The path we have chosen for the present is full of hazards, as all paths are; but it is the one most consistent with our character and courage as a nation and our commitments around the world. The cost of freedom is always high — but Americans have always paid it. And one path we shall never choose, and that is the path of surrender or submission.

Read the whole speech:


5. Speech to the American Newspaper Publishers Association

Could this be the speech that got JFK assassinated?

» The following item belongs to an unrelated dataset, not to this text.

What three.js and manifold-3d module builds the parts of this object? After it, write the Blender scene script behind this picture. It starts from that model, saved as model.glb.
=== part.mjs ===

That’s what a lot of conspiracy theorists believe about Kennedy’s April 27, 1961, address to the American Newspaper Publishers Association at the Waldorf-Astoria in New York City. The speech describes the opposition between a free democracy and secrecy, focusing on government transparency and the importance of a free press. In light of recent NSA revelations and persecution of national security journalists, this speech may become known as JFK’s most prophetic and most important.

The Iconic Moment:

The very word “secrecy” is repugnant in a free and open society; and we are as a people inherently and historically opposed to secret societies, to secret oaths and to secret proceedings. We decided long ago that the dangers of excessive and unwarranted concealment of pertinent facts far outweighed the dangers which are cited to justify it.